-- start of DATA BLOCK --
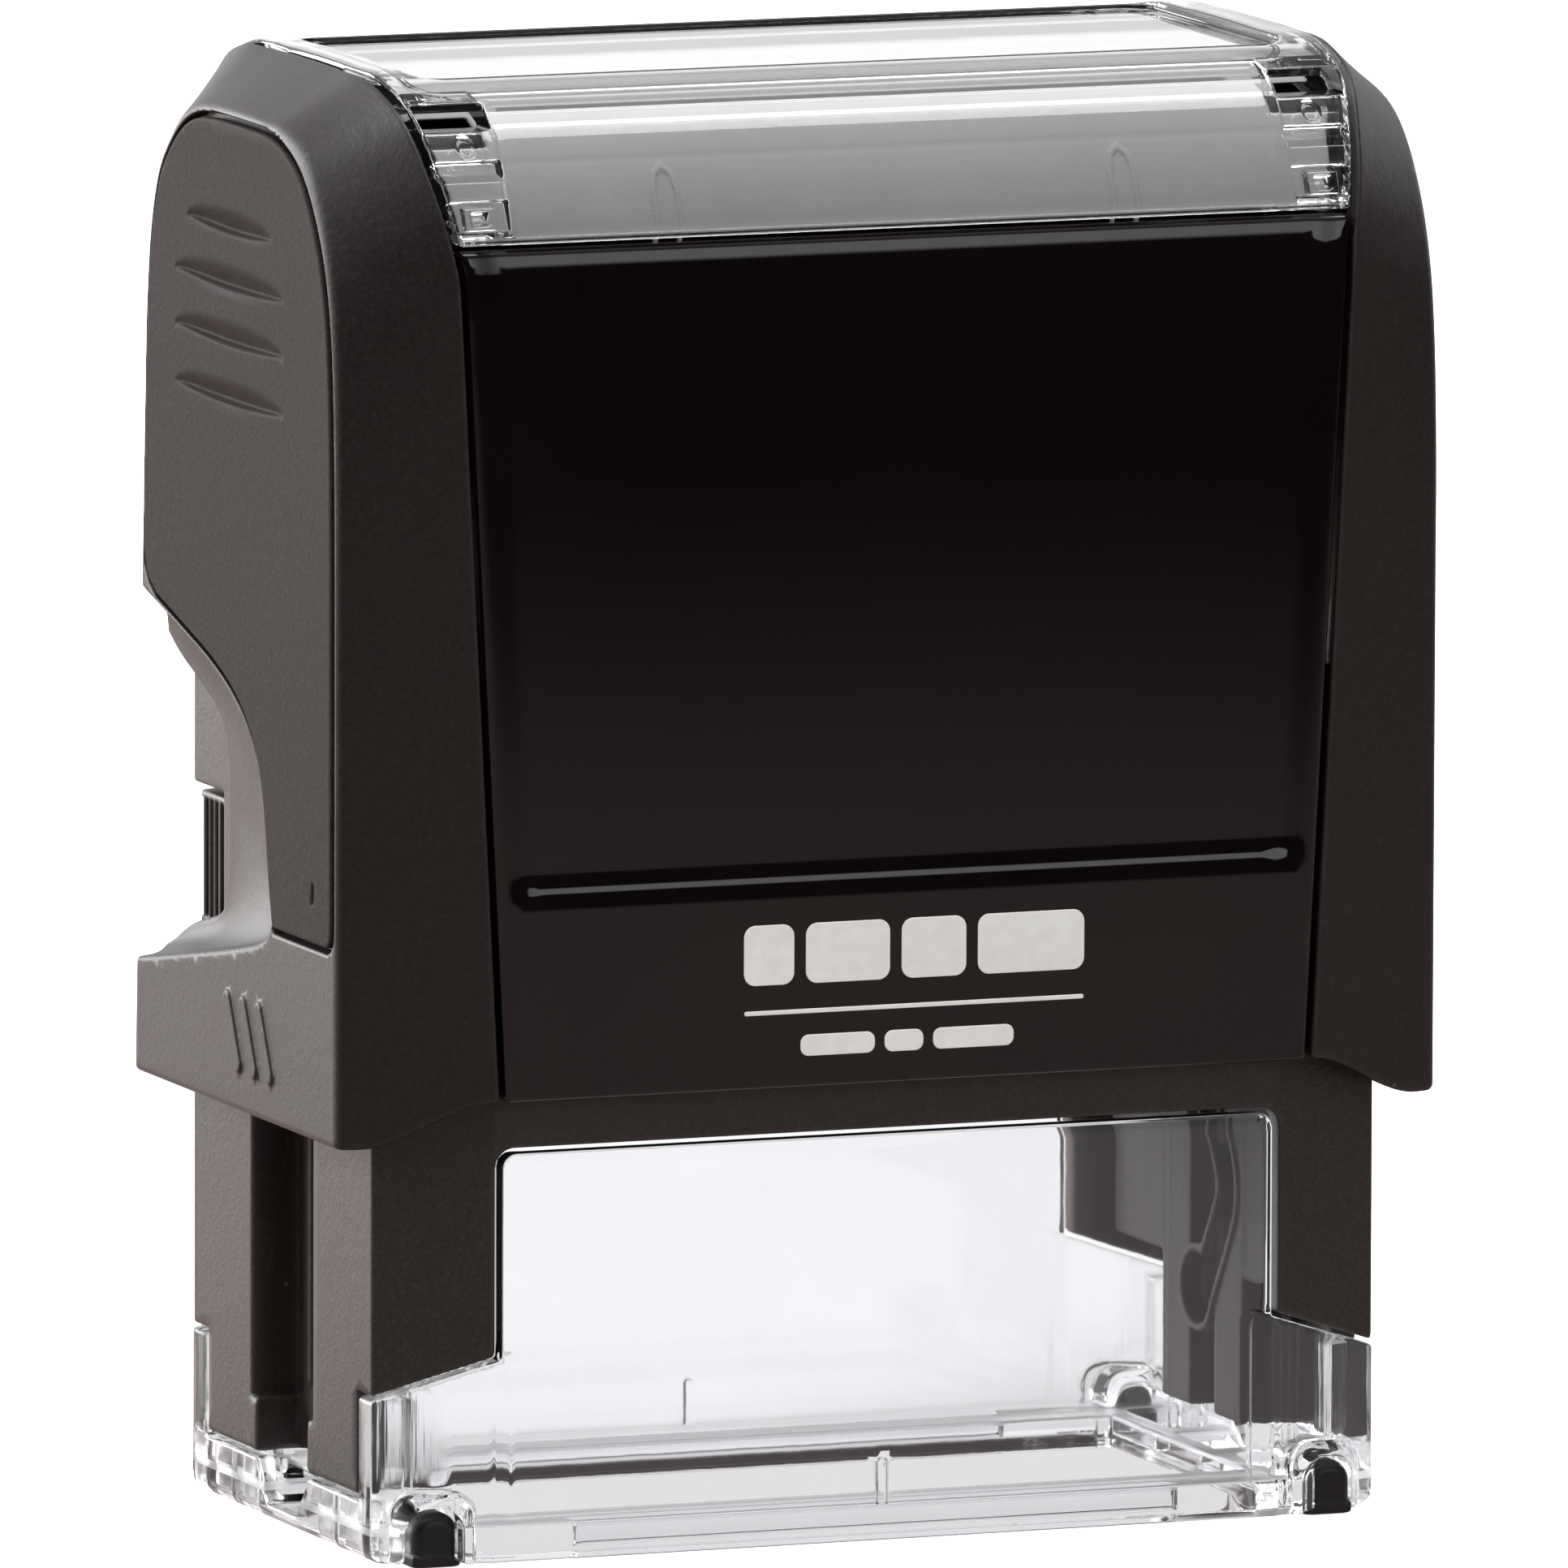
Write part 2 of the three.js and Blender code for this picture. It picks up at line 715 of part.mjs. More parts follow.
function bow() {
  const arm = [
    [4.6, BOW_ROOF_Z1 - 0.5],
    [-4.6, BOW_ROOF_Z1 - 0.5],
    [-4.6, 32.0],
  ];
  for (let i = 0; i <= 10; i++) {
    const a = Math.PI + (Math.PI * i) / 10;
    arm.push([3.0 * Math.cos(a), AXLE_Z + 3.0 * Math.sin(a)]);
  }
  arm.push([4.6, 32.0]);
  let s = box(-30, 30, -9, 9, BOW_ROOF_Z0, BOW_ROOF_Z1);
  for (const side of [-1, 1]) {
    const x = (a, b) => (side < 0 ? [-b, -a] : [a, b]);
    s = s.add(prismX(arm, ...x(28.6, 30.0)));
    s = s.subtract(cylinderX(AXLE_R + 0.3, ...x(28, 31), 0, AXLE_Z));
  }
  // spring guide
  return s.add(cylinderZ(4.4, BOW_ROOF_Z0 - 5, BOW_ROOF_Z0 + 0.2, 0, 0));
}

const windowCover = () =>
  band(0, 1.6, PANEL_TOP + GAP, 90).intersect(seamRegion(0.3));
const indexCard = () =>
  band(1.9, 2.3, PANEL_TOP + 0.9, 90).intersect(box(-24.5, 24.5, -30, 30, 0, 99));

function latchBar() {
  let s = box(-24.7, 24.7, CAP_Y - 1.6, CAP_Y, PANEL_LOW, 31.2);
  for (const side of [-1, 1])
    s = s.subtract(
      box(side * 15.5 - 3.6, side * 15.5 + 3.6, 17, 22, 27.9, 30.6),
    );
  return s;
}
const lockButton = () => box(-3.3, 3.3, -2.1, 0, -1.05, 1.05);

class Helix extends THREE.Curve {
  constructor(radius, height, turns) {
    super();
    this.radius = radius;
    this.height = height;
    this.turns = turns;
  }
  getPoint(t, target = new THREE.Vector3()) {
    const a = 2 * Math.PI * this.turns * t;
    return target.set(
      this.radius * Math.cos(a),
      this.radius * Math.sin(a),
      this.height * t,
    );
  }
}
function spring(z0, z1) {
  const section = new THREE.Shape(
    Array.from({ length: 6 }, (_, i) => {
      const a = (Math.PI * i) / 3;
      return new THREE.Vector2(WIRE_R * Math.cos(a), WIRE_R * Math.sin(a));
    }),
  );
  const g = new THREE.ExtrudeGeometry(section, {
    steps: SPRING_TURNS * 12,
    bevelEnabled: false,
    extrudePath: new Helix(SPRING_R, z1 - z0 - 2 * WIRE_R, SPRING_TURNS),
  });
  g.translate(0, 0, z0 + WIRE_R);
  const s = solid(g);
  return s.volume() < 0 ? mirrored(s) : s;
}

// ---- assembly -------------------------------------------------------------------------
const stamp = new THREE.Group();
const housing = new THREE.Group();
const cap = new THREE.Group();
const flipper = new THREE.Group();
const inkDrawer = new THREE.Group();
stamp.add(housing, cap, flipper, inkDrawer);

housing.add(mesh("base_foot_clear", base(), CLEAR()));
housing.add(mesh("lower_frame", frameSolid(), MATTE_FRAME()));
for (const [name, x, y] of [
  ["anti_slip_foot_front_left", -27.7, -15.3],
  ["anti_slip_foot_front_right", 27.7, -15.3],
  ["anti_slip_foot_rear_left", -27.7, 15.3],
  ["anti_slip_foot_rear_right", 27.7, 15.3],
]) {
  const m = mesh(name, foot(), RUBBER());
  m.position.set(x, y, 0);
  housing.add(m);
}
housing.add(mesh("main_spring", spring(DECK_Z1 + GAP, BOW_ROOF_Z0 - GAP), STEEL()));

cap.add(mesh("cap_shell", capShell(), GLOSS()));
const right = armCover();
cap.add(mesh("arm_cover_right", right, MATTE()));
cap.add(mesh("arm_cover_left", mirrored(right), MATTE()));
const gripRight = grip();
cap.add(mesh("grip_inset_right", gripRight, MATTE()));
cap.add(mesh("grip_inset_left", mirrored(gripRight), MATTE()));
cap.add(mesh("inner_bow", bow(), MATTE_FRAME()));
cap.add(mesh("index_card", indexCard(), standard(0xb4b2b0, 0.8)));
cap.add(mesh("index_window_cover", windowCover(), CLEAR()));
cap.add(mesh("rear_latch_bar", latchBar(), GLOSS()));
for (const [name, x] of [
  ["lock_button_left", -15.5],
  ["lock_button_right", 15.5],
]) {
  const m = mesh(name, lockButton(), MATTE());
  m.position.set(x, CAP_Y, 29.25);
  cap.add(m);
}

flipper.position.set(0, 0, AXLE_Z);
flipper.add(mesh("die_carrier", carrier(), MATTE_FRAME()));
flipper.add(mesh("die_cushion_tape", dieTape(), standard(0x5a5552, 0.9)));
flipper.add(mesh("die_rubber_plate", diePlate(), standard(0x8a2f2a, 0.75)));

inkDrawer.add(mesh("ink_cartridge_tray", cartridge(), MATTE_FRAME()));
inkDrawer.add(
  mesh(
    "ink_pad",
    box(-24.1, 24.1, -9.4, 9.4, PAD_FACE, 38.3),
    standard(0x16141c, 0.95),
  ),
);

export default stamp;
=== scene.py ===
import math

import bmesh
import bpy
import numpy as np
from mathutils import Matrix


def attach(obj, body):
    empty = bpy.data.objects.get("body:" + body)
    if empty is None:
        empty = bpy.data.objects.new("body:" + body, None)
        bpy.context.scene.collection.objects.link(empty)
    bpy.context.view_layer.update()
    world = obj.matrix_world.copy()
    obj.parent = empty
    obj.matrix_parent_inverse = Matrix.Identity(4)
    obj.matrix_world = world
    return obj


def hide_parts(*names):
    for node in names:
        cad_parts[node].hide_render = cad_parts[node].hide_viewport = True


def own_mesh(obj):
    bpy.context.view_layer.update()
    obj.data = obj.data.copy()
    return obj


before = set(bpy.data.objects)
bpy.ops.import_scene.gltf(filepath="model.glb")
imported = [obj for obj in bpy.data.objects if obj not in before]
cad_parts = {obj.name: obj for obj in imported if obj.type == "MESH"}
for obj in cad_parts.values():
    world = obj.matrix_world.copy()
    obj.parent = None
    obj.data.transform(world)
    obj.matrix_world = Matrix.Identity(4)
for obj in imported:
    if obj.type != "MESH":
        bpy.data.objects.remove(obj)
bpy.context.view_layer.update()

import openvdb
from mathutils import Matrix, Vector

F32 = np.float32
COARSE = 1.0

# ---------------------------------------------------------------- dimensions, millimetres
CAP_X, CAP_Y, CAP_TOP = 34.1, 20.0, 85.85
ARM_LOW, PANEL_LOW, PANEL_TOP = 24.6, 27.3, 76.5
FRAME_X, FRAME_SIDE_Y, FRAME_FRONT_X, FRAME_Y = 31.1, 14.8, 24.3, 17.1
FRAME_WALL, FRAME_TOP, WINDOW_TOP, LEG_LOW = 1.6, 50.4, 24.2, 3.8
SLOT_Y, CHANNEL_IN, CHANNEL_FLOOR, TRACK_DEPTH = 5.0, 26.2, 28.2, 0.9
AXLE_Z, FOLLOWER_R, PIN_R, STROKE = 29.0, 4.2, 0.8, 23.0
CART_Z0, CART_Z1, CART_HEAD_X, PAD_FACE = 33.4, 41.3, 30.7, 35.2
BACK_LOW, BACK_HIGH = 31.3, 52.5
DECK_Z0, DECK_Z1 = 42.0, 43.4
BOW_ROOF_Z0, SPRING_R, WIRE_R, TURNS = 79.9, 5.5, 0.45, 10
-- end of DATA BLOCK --
EXERCISE TASK: Each line from the one holding "flipper.position.set(0, 0, AXLE_Z);" to the one holding "obj.parent = empty", those two included, is to be transcribed exactly, and no other line.

EXERCISE RESULT:
flipper.position.set(0, 0, AXLE_Z);
flipper.add(mesh("die_carrier", carrier(), MATTE_FRAME()));
flipper.add(mesh("die_cushion_tape", dieTape(), standard(0x5a5552, 0.9)));
flipper.add(mesh("die_rubber_plate", diePlate(), standard(0x8a2f2a, 0.75)));

inkDrawer.add(mesh("ink_cartridge_tray", cartridge(), MATTE_FRAME()));
inkDrawer.add(
  mesh(
    "ink_pad",
    box(-24.1, 24.1, -9.4, 9.4, PAD_FACE, 38.3),
    standard(0x16141c, 0.95),
  ),
);

export default stamp;
=== scene.py ===
import math

import bmesh
import bpy
import numpy as np
from mathutils import Matrix


def attach(obj, body):
    empty = bpy.data.objects.get("body:" + body)
    if empty is None:
        empty = bpy.data.objects.new("body:" + body, None)
        bpy.context.scene.collection.objects.link(empty)
    bpy.context.view_layer.update()
    world = obj.matrix_world.copy()
    obj.parent = empty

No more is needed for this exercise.